» **Exercise task**:
Go through the listing and copy every line word for word.

» **Collected data**:
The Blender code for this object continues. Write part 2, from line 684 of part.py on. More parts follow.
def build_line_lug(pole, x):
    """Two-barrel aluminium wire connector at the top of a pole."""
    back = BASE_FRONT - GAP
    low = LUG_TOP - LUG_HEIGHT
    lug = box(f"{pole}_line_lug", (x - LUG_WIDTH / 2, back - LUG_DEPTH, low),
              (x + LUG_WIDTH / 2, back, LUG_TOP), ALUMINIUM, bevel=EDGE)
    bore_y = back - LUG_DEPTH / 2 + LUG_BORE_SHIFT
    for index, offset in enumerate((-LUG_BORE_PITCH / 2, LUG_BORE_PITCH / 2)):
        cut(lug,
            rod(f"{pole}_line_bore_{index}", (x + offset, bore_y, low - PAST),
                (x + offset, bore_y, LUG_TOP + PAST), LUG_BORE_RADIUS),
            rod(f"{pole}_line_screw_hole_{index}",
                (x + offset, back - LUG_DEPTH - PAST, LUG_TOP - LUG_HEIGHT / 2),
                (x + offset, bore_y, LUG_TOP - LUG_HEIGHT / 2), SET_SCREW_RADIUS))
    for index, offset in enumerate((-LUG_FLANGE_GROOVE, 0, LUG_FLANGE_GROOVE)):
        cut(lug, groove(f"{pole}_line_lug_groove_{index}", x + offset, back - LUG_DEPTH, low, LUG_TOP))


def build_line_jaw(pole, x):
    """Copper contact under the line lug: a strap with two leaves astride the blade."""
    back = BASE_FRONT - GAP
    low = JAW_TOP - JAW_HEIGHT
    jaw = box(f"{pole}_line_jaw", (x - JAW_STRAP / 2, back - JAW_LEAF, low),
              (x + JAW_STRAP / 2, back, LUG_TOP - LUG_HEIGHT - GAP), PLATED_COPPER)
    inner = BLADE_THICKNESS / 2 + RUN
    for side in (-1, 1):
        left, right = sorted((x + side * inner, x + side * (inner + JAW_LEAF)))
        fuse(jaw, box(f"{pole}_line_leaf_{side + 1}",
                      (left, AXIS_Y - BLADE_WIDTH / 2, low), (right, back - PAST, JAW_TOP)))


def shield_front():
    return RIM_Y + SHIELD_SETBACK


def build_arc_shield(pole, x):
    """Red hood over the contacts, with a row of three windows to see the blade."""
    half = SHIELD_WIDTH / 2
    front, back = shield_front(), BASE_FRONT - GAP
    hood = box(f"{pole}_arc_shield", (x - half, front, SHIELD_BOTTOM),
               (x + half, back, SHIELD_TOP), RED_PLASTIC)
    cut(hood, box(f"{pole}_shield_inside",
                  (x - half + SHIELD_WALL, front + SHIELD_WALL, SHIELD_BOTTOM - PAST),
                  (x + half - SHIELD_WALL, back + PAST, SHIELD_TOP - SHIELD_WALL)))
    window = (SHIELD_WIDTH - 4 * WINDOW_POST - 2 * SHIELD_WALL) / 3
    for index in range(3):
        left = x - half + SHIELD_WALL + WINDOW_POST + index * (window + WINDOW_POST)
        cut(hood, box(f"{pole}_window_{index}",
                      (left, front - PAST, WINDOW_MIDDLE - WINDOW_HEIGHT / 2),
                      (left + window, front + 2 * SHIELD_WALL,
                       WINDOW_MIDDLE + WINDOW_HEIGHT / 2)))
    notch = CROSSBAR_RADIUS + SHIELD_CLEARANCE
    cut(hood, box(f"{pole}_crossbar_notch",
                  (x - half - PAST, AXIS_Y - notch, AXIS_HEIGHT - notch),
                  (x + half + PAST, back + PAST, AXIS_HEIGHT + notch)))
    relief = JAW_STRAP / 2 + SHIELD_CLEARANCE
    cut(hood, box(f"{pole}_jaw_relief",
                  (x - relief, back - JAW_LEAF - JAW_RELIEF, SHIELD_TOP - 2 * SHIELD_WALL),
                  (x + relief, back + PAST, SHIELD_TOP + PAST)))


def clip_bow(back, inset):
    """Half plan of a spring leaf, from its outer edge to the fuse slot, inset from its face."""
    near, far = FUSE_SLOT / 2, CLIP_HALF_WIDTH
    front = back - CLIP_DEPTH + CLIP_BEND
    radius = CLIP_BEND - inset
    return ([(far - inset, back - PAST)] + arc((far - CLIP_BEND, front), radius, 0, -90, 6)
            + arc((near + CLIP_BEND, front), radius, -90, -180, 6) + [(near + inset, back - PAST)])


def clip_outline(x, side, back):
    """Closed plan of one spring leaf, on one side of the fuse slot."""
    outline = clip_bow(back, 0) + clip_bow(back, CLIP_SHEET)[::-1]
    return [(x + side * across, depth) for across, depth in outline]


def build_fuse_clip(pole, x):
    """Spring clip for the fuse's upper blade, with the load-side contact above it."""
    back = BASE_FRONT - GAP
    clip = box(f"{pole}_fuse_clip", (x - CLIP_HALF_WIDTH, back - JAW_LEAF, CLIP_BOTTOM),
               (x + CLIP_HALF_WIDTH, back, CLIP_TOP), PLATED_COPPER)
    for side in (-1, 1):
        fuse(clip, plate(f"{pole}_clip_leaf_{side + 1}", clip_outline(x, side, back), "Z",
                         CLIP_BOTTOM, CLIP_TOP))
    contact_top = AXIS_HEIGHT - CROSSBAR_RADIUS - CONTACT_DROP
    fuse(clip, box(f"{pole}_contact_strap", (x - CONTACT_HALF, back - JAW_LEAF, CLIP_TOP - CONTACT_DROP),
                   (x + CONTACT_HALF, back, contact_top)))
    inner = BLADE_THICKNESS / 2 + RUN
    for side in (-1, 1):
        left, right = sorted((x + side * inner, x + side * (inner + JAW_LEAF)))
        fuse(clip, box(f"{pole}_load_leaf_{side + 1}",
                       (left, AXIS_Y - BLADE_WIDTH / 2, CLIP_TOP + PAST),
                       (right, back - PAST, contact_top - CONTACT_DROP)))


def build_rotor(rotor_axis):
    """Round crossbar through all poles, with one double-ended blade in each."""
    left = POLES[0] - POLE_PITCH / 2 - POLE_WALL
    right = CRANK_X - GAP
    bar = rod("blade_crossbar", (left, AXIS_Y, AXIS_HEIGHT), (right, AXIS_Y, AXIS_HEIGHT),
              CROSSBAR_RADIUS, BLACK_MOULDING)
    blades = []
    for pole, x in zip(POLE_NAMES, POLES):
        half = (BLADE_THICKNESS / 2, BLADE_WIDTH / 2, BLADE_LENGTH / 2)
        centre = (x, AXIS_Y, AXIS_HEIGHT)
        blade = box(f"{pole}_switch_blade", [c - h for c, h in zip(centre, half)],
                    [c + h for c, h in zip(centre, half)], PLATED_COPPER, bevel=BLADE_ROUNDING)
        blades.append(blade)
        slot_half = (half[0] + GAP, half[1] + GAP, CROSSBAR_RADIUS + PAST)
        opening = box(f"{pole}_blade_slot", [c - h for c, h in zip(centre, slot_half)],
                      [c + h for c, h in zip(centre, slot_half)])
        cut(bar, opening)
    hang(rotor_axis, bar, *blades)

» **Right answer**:
The Blender code for this object continues. Write part 2, from line 684 of part.py on. More parts follow.
def build_line_lug(pole, x):
    """Two-barrel aluminium wire connector at the top of a pole."""
    back = BASE_FRONT - GAP
    low = LUG_TOP - LUG_HEIGHT
    lug = box(f"{pole}_line_lug", (x - LUG_WIDTH / 2, back - LUG_DEPTH, low),
              (x + LUG_WIDTH / 2, back, LUG_TOP), ALUMINIUM, bevel=EDGE)
    bore_y = back - LUG_DEPTH / 2 + LUG_BORE_SHIFT
    for index, offset in enumerate((-LUG_BORE_PITCH / 2, LUG_BORE_PITCH / 2)):
        cut(lug,
            rod(f"{pole}_line_bore_{index}", (x + offset, bore_y, low - PAST),
                (x + offset, bore_y, LUG_TOP + PAST), LUG_BORE_RADIUS),
            rod(f"{pole}_line_screw_hole_{index}",
                (x + offset, back - LUG_DEPTH - PAST, LUG_TOP - LUG_HEIGHT / 2),
                (x + offset, bore_y, LUG_TOP - LUG_HEIGHT / 2), SET_SCREW_RADIUS))
    for index, offset in enumerate((-LUG_FLANGE_GROOVE, 0, LUG_FLANGE_GROOVE)):
        cut(lug, groove(f"{pole}_line_lug_groove_{index}", x + offset, back - LUG_DEPTH, low, LUG_TOP))


def build_line_jaw(pole, x):
    """Copper contact under the line lug: a strap with two leaves astride the blade."""
    back = BASE_FRONT - GAP
    low = JAW_TOP - JAW_HEIGHT
    jaw = box(f"{pole}_line_jaw", (x - JAW_STRAP / 2, back - JAW_LEAF, low),
              (x + JAW_STRAP / 2, back, LUG_TOP - LUG_HEIGHT - GAP), PLATED_COPPER)
    inner = BLADE_THICKNESS / 2 + RUN
    for side in (-1, 1):
        left, right = sorted((x + side * inner, x + side * (inner + JAW_LEAF)))
        fuse(jaw, box(f"{pole}_line_leaf_{side + 1}",
                      (left, AXIS_Y - BLADE_WIDTH / 2, low), (right, back - PAST, JAW_TOP)))


def shield_front():
    return RIM_Y + SHIELD_SETBACK


def build_arc_shield(pole, x):
    """Red hood over the contacts, with a row of three windows to see the blade."""
    half = SHIELD_WIDTH / 2
    front, back = shield_front(), BASE_FRONT - GAP
    hood = box(f"{pole}_arc_shield", (x - half, front, SHIELD_BOTTOM),
               (x + half, back, SHIELD_TOP), RED_PLASTIC)
    cut(hood, box(f"{pole}_shield_inside",
                  (x - half + SHIELD_WALL, front + SHIELD_WALL, SHIELD_BOTTOM - PAST),
                  (x + half - SHIELD_WALL, back + PAST, SHIELD_TOP - SHIELD_WALL)))
    window = (SHIELD_WIDTH - 4 * WINDOW_POST - 2 * SHIELD_WALL) / 3
    for index in range(3):
        left = x - half + SHIELD_WALL + WINDOW_POST + index * (window + WINDOW_POST)
        cut(hood, box(f"{pole}_window_{index}",
                      (left, front - PAST, WINDOW_MIDDLE - WINDOW_HEIGHT / 2),
                      (left + window, front + 2 * SHIELD_WALL,
                       WINDOW_MIDDLE + WINDOW_HEIGHT / 2)))
    notch = CROSSBAR_RADIUS + SHIELD_CLEARANCE
    cut(hood, box(f"{pole}_crossbar_notch",
                  (x - half - PAST, AXIS_Y - notch, AXIS_HEIGHT - notch),
                  (x + half + PAST, back + PAST, AXIS_HEIGHT + notch)))
    relief = JAW_STRAP / 2 + SHIELD_CLEARANCE
    cut(hood, box(f"{pole}_jaw_relief",
                  (x - relief, back - JAW_LEAF - JAW_RELIEF, SHIELD_TOP - 2 * SHIELD_WALL),
                  (x + relief, back + PAST, SHIELD_TOP + PAST)))


def clip_bow(back, inset):
    """Half plan of a spring leaf, from its outer edge to the fuse slot, inset from its face."""
    near, far = FUSE_SLOT / 2, CLIP_HALF_WIDTH
    front = back - CLIP_DEPTH + CLIP_BEND
    radius = CLIP_BEND - inset
    return ([(far - inset, back - PAST)] + arc((far - CLIP_BEND, front), radius, 0, -90, 6)
            + arc((near + CLIP_BEND, front), radius, -90, -180, 6) + [(near + inset, back - PAST)])


def clip_outline(x, side, back):
    """Closed plan of one spring leaf, on one side of the fuse slot."""
    outline = clip_bow(back, 0) + clip_bow(back, CLIP_SHEET)[::-1]
    return [(x + side * across, depth) for across, depth in outline]


def build_fuse_clip(pole, x):
    """Spring clip for the fuse's upper blade, with the load-side contact above it."""
    back = BASE_FRONT - GAP
    clip = box(f"{pole}_fuse_clip", (x - CLIP_HALF_WIDTH, back - JAW_LEAF, CLIP_BOTTOM),
               (x + CLIP_HALF_WIDTH, back, CLIP_TOP), PLATED_COPPER)
    for side in (-1, 1):
        fuse(clip, plate(f"{pole}_clip_leaf_{side + 1}", clip_outline(x, side, back), "Z",
                         CLIP_BOTTOM, CLIP_TOP))
    contact_top = AXIS_HEIGHT - CROSSBAR_RADIUS - CONTACT_DROP
    fuse(clip, box(f"{pole}_contact_strap", (x - CONTACT_HALF, back - JAW_LEAF, CLIP_TOP - CONTACT_DROP),
                   (x + CONTACT_HALF, back, contact_top)))
    inner = BLADE_THICKNESS / 2 + RUN
    for side in (-1, 1):
        left, right = sorted((x + side * inner, x + side * (inner + JAW_LEAF)))
        fuse(clip, box(f"{pole}_load_leaf_{side + 1}",
                       (left, AXIS_Y - BLADE_WIDTH / 2, CLIP_TOP + PAST),
                       (right, back - PAST, contact_top - CONTACT_DROP)))


def build_rotor(rotor_axis):
    """Round crossbar through all poles, with one double-ended blade in each."""
    left = POLES[0] - POLE_PITCH / 2 - POLE_WALL
    right = CRANK_X - GAP
    bar = rod("blade_crossbar", (left, AXIS_Y, AXIS_HEIGHT), (right, AXIS_Y, AXIS_HEIGHT),
              CROSSBAR_RADIUS, BLACK_MOULDING)
    blades = []
    for pole, x in zip(POLE_NAMES, POLES):
        half = (BLADE_THICKNESS / 2, BLADE_WIDTH / 2, BLADE_LENGTH / 2)
        centre = (x, AXIS_Y, AXIS_HEIGHT)
        blade = box(f"{pole}_switch_blade", [c - h for c, h in zip(centre, half)],
                    [c + h for c, h in zip(centre, half)], PLATED_COPPER, bevel=BLADE_ROUNDING)
        blades.append(blade)
        slot_half = (half[0] + GAP, half[1] + GAP, CROSSBAR_RADIUS + PAST)
        opening = box(f"{pole}_blade_slot", [c - h for c, h in zip(centre, slot_half)],
                      [c + h for c, h in zip(centre, slot_half)])
        cut(bar, opening)
    hang(rotor_axis, bar, *blades)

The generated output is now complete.